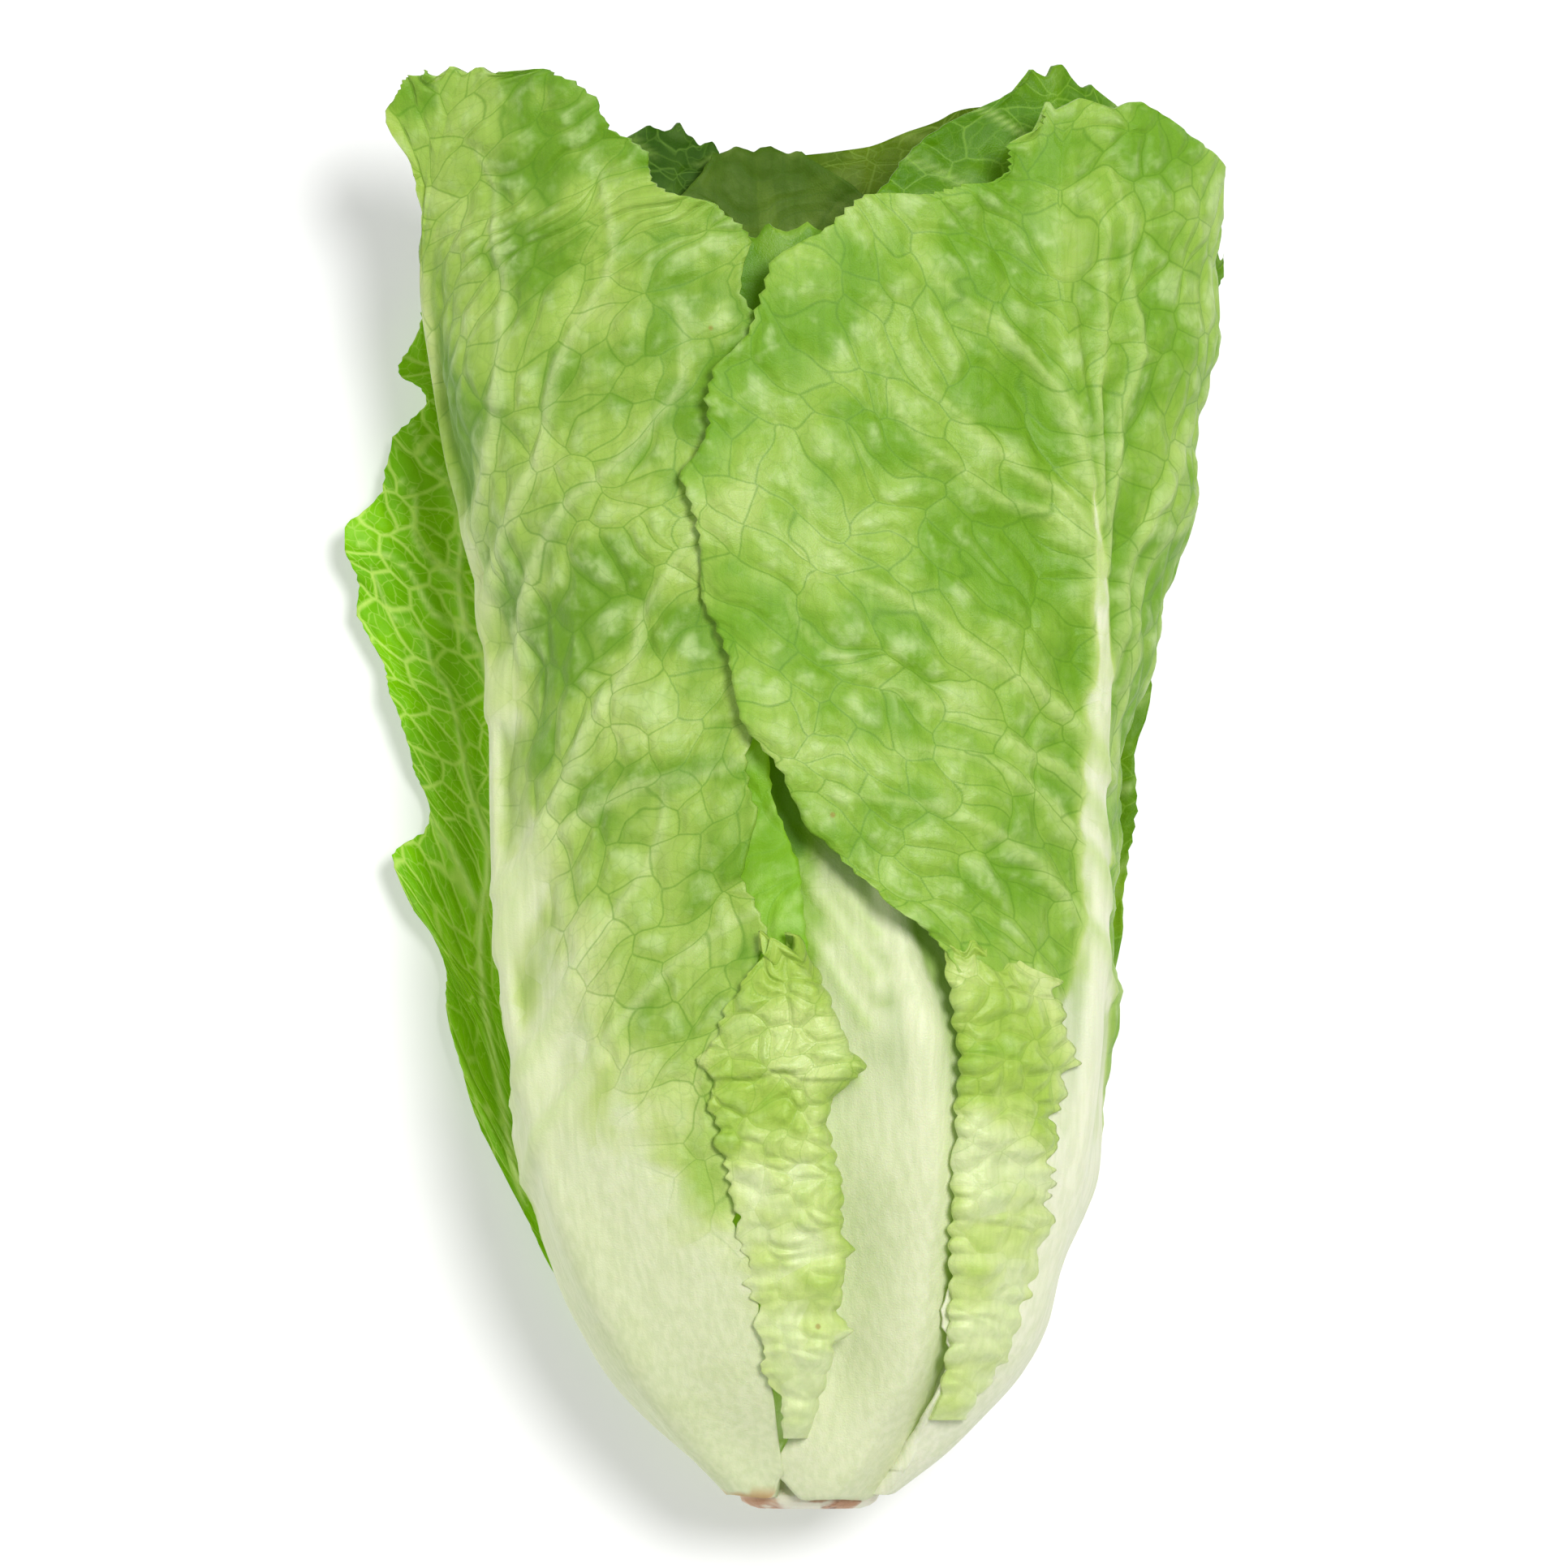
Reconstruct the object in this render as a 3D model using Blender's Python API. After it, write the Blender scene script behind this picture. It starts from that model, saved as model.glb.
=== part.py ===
"""A romaine heart lying on its back leaves, modelled in metres.

The leaf tips point towards +Y, the cut butt towards -Y, and +Z is up from the surface that it lies on.
The origin is on that surface, below the middle of the head's length.
Every leaf is a thin closed solid. It is drawn as three lines on the head, its midrib and its two margins,
and lies in its own layer between the outer skin of the head and the stem, so that no two leaves cross.
"""

import math
from dataclasses import dataclass

import bmesh
import bpy
from mathutils import Vector

# Lengths below are in millimetres from the butt unless a comment says otherwise.
MM = 0.001
BUTT_TO_ORIGIN = 120.0
BLADE = 1.0
CLEARANCE = 0.35
RIB_OUTWARD_SHARE = 0.45
RIB_SHARPNESS = 1.35
TUCK_UNDER = 2.2
MARGIN_LIFT = 1.0
CENTRE_LEFT_DROP = 6.6
CENTRE_RIGHT_DROP = 1.8
CENTRE_TOP_DROP = 7.2
BACK_RIGHT_LIFT = 2.6
BACK_RIGHT_GAP = 0.15
FLOOR_FLAT_HALF = 16.0
FLOOR_CENTRE_X = 4.0
FLOOR_RISE = 0.0042
FLOOR_RISE_REACH = 40.0
FLOOR_EDGE_SLOPE = 0.10
FLOOR_SINK = 0.35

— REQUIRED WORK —
Copy out the full material exactly as it appears.

— TASK OUTPUT —
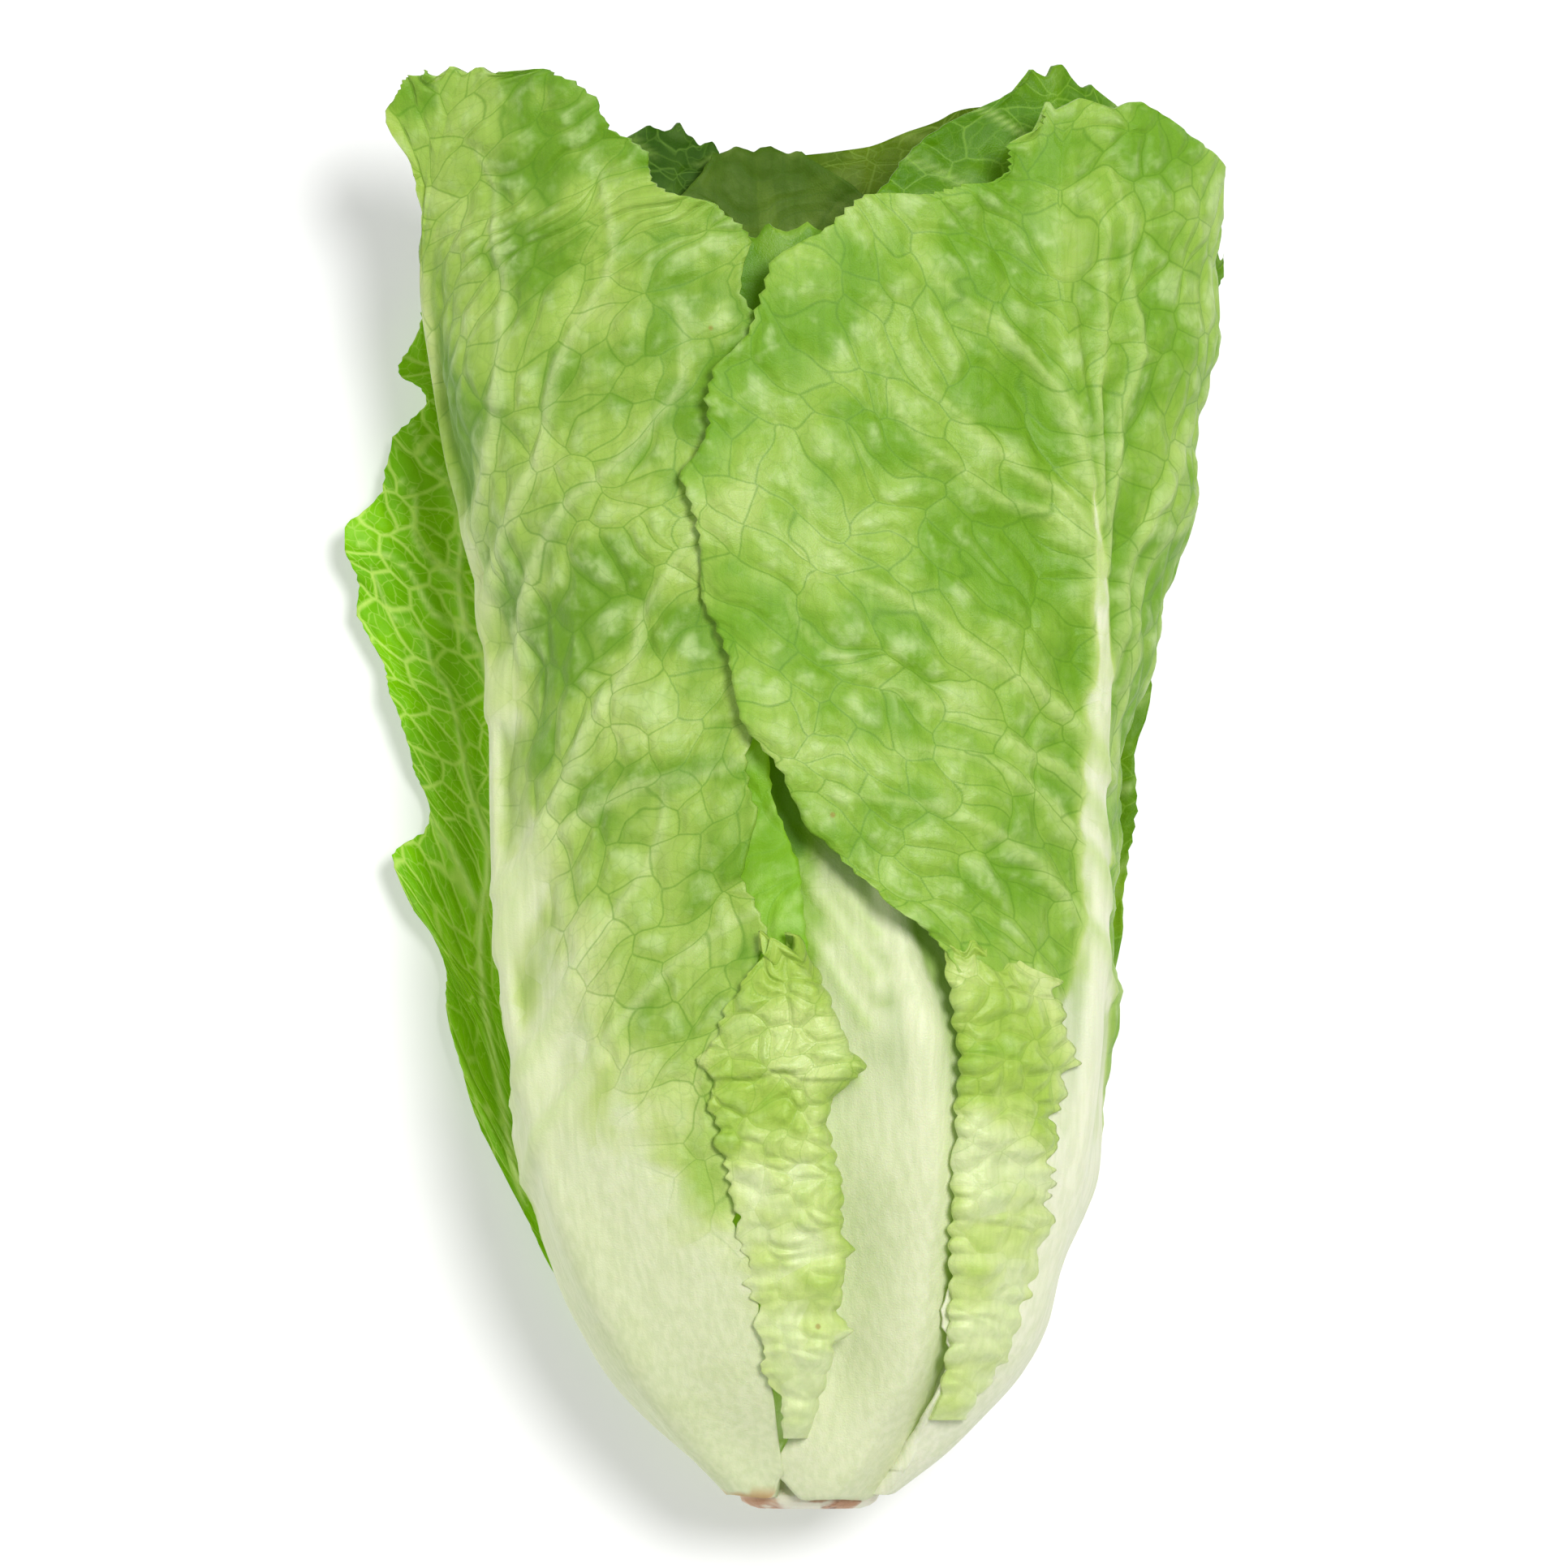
Reconstruct the object in this render as a 3D model using Blender's Python API. After it, write the Blender scene script behind this picture. It starts from that model, saved as model.glb.
=== part.py ===
"""A romaine heart lying on its back leaves, modelled in metres.

The leaf tips point towards +Y, the cut butt towards -Y, and +Z is up from the surface that it lies on.
The origin is on that surface, below the middle of the head's length.
Every leaf is a thin closed solid. It is drawn as three lines on the head, its midrib and its two margins,
and lies in its own layer between the outer skin of the head and the stem, so that no two leaves cross.
"""

import math
from dataclasses import dataclass

import bmesh
import bpy
from mathutils import Vector

# Lengths below are in millimetres from the butt unless a comment says otherwise.
MM = 0.001
BUTT_TO_ORIGIN = 120.0
BLADE = 1.0
CLEARANCE = 0.35
RIB_OUTWARD_SHARE = 0.45
RIB_SHARPNESS = 1.35
TUCK_UNDER = 2.2
MARGIN_LIFT = 1.0
CENTRE_LEFT_DROP = 6.6
CENTRE_RIGHT_DROP = 1.8
CENTRE_TOP_DROP = 7.2
BACK_RIGHT_LIFT = 2.6
BACK_RIGHT_GAP = 0.15
FLOOR_FLAT_HALF = 16.0
FLOOR_CENTRE_X = 4.0
FLOOR_RISE = 0.0042
FLOOR_RISE_REACH = 40.0
FLOOR_EDGE_SLOPE = 0.10
FLOOR_SINK = 0.35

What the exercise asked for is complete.